= Denford Magora =

Denford Magora is a novelist, playwright, analyst, advertising/marketing professional, politician and spokesman for Simba Makoni, presidential candidate in the Zimbabwe elections held in March 2008. He was born in Harare, Zimbabwe.

==Writing career==
Magora first became known in the early 1990s after his play, Dr Government, was banned by the government of Robert Mugabe. Magora himself was harassed by state security agents and this eventually led him to move to the United Kingdom, where he wrote the novel Dancing Under A Stormcloud, published by Weidenfeld & Nicolson. He is also a columnist with The Financial Gazette, writes analysis and opinion articles for the Zimbabwe Independent, The Standard and the Mail & Guardian of South Africa.
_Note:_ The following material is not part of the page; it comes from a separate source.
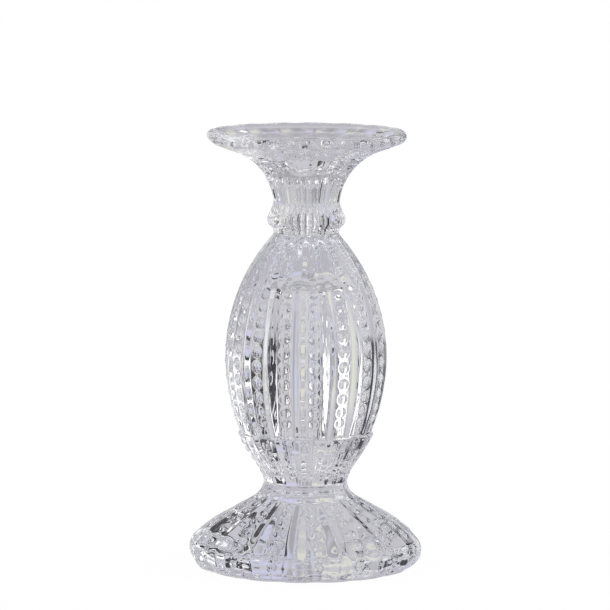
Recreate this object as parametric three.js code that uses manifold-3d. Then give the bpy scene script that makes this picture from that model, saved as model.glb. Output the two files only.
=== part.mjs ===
// Pressed-glass candlestick for a pillar candle or a taper, in millimetres, +Z up.
// The origin is the centre of the ring that it stands on, and Z is its axis.
// Three clear pressings are bonded end to end: a spreading foot with a cone on top, a hollow egg-shaped
// body, and a candle cup with a knop, a reeded neck and a wide plate. Sixteen beaded strips run up the
// whole outside, and between them stand sixteen V-shaped ribs.
import * as THREE from 'three';
import { mergeVertices } from 'three/addons/utils/BufferGeometryUtils.js';
import Module from 'manifold-3d';

const wasm = await Module();
wasm.setup();

// Driving dimensions.
const HEIGHT = 206;
const BOND = 0.2; // thickness of each clear adhesive layer
const FOOT_TOP = 64.4;
const BODY_BOTTOM = FOOT_TOP + BOND;
const BODY_TOP = 158.2;
const CUP_BOTTOM = BODY_TOP + BOND;
const BORE_R = 16.4; // mouth of the blind bore inside the body, which narrows a little towards its top
const FILM_IN_R = 17; // the ring of adhesive between the foot and the body
const FILM_OUT_R = 30.2;
const SEAT_Z = 201.8; // the flat of the plate, where a pillar candle stands
const SEAT_R = 35;
const WELL_R = 11.4; // mouth of the socket for a taper
const WELL_FLOOR_Z = 181.2;
const WELL_FLOOR_R = 7.4;

// The pattern that the mould cuts into every outside surface. Each period is a beaded strip and a rib of
// the same width; on the neck and the knop it turns into two plain reeds.
const STRIPS = 16;
const PERIOD = (2 * Math.PI) / STRIPS;
const RECESS = 0.018; // depth of a strip below the rib crests, as a share of the radius
const REED = 0.06; // depth of the grooves between the reeds, as a share of the radius
const REED_BOTTOM = 160;
const REED_TOP = 184;
const FADE = 3; // the strips run out over this height at the standing ring and at the rim

// The beads. Their sizes follow the width of the strip, and so the radius.
const BEAD_FILL = 0.84; // bead diameter as a share of the distance between two beads
const BEAD_SIDES = 6;

const at = (r, z) => new THREE.Vector2(r, z);
const spline = (...points) => new THREE.SplineCurve(points);

// Outlines of the outside over the rib crests, from the bottom up.
const footOutline = spline(
  at(45.2, 0), at(50.6, 1.7), at(53.8, 5.6), at(54.6, 10), at(53.2, 14.2), at(44.6, 22),
  at(31.2, 29.9), at(22.2, 35.6), at(19.6, 40.6), at(21.2, 46), at(27.6, 56), at(31.8, 63.4),
);
const bodyOutline = spline(
  at(31.1, BODY_BOTTOM + 0.5), at(34.8, 76.5), at(37.4, 90.5), at(37.9, 101), at(36.8, 113),
  at(33.5, 126.5), at(28.1, 139.3), at(21.5, 150), at(15.6, BODY_TOP - 0.8),
);
const cupOutline = spline(
  at(15.4, CUP_BOTTOM), at(15.6, 160.2), at(17.9, 162.6), at(18.2, 165.4), at(16.6, 169), at(16.1, 173.5),
  at(17.2, 179.4), at(21.6, 187.6), at(29.2, 194.2), at(40.4, 198.7), at(45.2, 200.9), at(46.65, 203.2),
  at(46.1, 205.2), at(44.8, HEIGHT),
);

// Outlines of the hollows, each from its end to its mouth or back.
const footHollow = spline(at(0, 5), at(14, 4.8), at(27, 4.2), at(37.6, 2.6), at(43, 0));
const bodyHollow = [at(0, 133.2), at(14, 133.2), at(15.1, 131.8), at(BORE_R, BODY_BOTTOM)];
const plateHollow = [at(43, 205), at(39.8, 203), at(SEAT_R, SEAT_Z), at(WELL_R + 1, SEAT_Z)];
const wellHollow = [
  at(WELL_R, SEAT_Z - 1.2), at(WELL_FLOOR_R + 1.6, WELL_FLOOR_Z + 1.4), at(WELL_FLOOR_R, WELL_FLOOR_Z),
  at(0, WELL_FLOOR_Z),
];

// Azimuths of the columns of vertices in one period of the pattern, from the middle of a strip at zero.
const flatStrip = [-0.25 * PERIOD, 0.25 * PERIOD, 0.5 * PERIOD];
const reededStrip = [-0.25 * PERIOD, 0, 0.25 * PERIOD, 0.5 * PERIOD];

// Radius of the outside at an azimuth of the pattern, where the rib crests have radius r.
function patternRadius(r, z, azimuth) {
  const isEdge = Math.abs(azimuth) === 0.25 * PERIOD;
  if (z > REED_BOTTOM && z < REED_TOP) return isEdge ? r * (1 - REED) : r;
  const fade = THREE.MathUtils.smoothstep(Math.min(z, HEIGHT - z) / FADE, 0, 1);
  return azimuth === 0.5 * PERIOD ? r : r * (1 - RECESS * fade);
}

// A profile revolved about Z as a solid, with the pattern on the points that the outline gives. The first
// strip points along +X.
function pressing(profile, outline = [], columns = flatStrip) {
  const patterned = new Set(outline);
  const geometry = new THREE.LatheGeometry(profile, STRIPS * columns.length).rotateX(Math.PI / 2);
  const position = geometry.getAttribute('position');
  for (let i = 0; i < position.count; i++) {
    const { x, y } = profile[i % profile.length];
    const column = Math.floor(i / profile.length) % (STRIPS * columns.length);
    const local = columns[column % columns.length];
    const r = patterned.has(profile[i % profile.length]) ? patternRadius(x, y, local) : x;
    const azimuth = Math.floor(column / columns.length) * PERIOD + local;
    position.setXYZ(i, r * Math.cos(azimuth), r * Math.sin(azimuth), y);
  }
  return solidOf(geometry);
}

function solidOf(geometry) {
  const bare = mergeVertices(geometry.deleteAttribute('normal').deleteAttribute('uv'), 1e-4);
  return new wasm.Manifold(new wasm.Mesh({
    numProp: 3,
    vertProperties: bare.getAttribute('position').array,
    triVerts: new Uint32Array(bare.index.array),
  }));
}

// All sixteen strips' beads along an outline between two heights: low domes that rise from the flat of
// the strip. The pitch is the distance between two beads as a share of the radius.
function beads(outline, bottom, top, pitch) {
  const length = outline.getLength();
  const domes = [];
  for (let s = 0; s < length;) {
    const { x: r, y: z } = outline.getPointAt(s / length);
    const tangent = outline.getTangentAt(s / length);
    if (z < bottom || z > top) {
      s += 0.1;
      continue;
    }
    const size = BEAD_FILL * pitch * r;
    const dome = new THREE.ConeGeometry(0.6 * size, 0.34 * size, BEAD_SIDES).rotateZ(-Math.PI / 2);
    dome.translate(0.07 * size, 0, 0).rotateY(Math.atan2(tangent.x, tangent.y));
    dome.translate(r * (1 - RECESS), 0, z);
    for (let k = 0; k < STRIPS; k++) domes.push(solidOf(dome.clone().rotateZ(k * PERIOD)));
    s += pitch * r;
  }
  return wasm.Manifold.union(domes);
}

function glass(name, solid) {
  const { vertProperties, triVerts } = solid.getMesh();
  const geometry = new THREE.BufferGeometry();
  geometry.setAttribute('position', new THREE.BufferAttribute(vertProperties, 3));
  geometry.setIndex(new THREE.BufferAttribute(triVerts, 1));
  geometry.computeVertexNormals();
  const material = new THREE.MeshStandardMaterial({ color: 0xe9ebee, roughness: 0.05, metalness: 0 });
  material.transparent = true;
  material.opacity = 0.4;
  const mesh = new THREE.Mesh(geometry, material);
  mesh.name = name;
  return mesh;
}

const footOutside = footOutline.getSpacedPoints(18);
const foot = pressing(
  [...footHollow.getSpacedPoints(5), ...footOutside, at(31.2, FOOT_TOP), at(0, FOOT_TOP)], footOutside,
).add(beads(footOutline, 6.5, 31, 0.15)).add(beads(footOutline, 45, 60.5, 0.19));

// The clear adhesive that bonds the body to the foot, a ring under the body's wall.
const footBond = pressing([
  at(FILM_IN_R, FOOT_TOP), at(FILM_OUT_R, FOOT_TOP), at(FILM_OUT_R, BODY_BOTTOM), at(FILM_IN_R, BODY_BOTTOM),
  at(FILM_IN_R, FOOT_TOP),
]);

const bodyOutside = bodyOutline.getSpacedPoints(12);
const body = pressing([
  ...bodyHollow, at(30.7, BODY_BOTTOM), ...bodyOutside, at(15.2, BODY_TOP),
  at(0, BODY_TOP),
], bodyOutside).add(beads(bodyOutline, 71, 154, 0.19));

// The clear adhesive that bonds the candle cup to the body, a disc on the body's solid crown.
const cupBond = pressing([
  at(0, BODY_TOP), at(14.6, BODY_TOP), at(14.6, CUP_BOTTOM), at(0, CUP_BOTTOM),
]);

const cupOutside = cupOutline.getSpacedPoints(22);
const candleCup = pressing(
  [at(0, CUP_BOTTOM), ...cupOutside, ...plateHollow, ...wellHollow], cupOutside, reededStrip,
).add(beads(cupOutline, 189, 201.5, 0.17));

const candlestick = new THREE.Group();
candlestick.add(
  glass('foot', foot), glass('foot_bond', footBond), glass('body', body), glass('cup_bond', cupBond),
  glass('candle_cup', candleCup),
);

export default candlestick;
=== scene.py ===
"""Looks of the pressed-glass candlestick: five finely meshed pieces of clear glass that stand for the five
CAD nodes, in soft studio light on a plain pale floor."""

import math

import bpy
import numpy as np
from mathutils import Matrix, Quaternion, Vector


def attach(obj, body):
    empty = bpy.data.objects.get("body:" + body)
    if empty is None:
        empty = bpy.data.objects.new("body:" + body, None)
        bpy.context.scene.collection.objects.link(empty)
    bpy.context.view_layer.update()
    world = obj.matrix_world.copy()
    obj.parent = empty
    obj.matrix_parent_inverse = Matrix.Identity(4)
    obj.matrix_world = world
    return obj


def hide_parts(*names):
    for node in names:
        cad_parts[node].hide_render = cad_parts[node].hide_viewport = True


MM = 0.001
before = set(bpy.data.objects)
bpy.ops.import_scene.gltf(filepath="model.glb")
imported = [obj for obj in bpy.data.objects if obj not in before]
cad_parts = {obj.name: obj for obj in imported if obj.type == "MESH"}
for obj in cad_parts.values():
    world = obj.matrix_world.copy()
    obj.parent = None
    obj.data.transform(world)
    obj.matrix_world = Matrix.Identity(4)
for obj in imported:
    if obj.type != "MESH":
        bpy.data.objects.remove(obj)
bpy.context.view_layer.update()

# ---------------------------------------------------------------- sizes, in millimetres

HEIGHT = 206.0
BOND = 0.2  # thickness of each clear adhesive layer
FOOT_TOP = 64.4
BODY_BOTTOM = FOOT_TOP + BOND
BODY_TOP = 158.2
CUP_BOTTOM = BODY_TOP + BOND
GAP = 0.03  # clearance between two pieces at a bond, so that no two faces coincide
BORE_R = 16.4  # mouth of the blind bore inside the body
FOOT_FILM_IN_R = 17.0
FOOT_FILM_OUT_R = 30.2
CUP_FILM_R = 14.6
SEAT_Z = 201.8
SEAT_R = 35.0
WAIST_Z = 44.0  # the beads below this height are on the spreading foot, and those above it on its cone
REED_TOP = 184.5  # the reeds of the knop and the neck end here
KNOP_TOP = 170.0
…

He maintains a blog on which he writes news, opinion and analysis articles on Zimbabwe.

==Political career==
Magora's political career seems to have started seriously with his involvement in the campaign of Simba Makoni, when he was appointed spokesman and frequently commented on the presidential elections of March 2008. Prior to this, he did not identify with any political party, but was often criticised by readers of his articles for his criticism of Morgan Tsvangirai, the main opposition leader in Zimbabwe who beat Mugabe in March 2008 but failed to get enough votes to take office.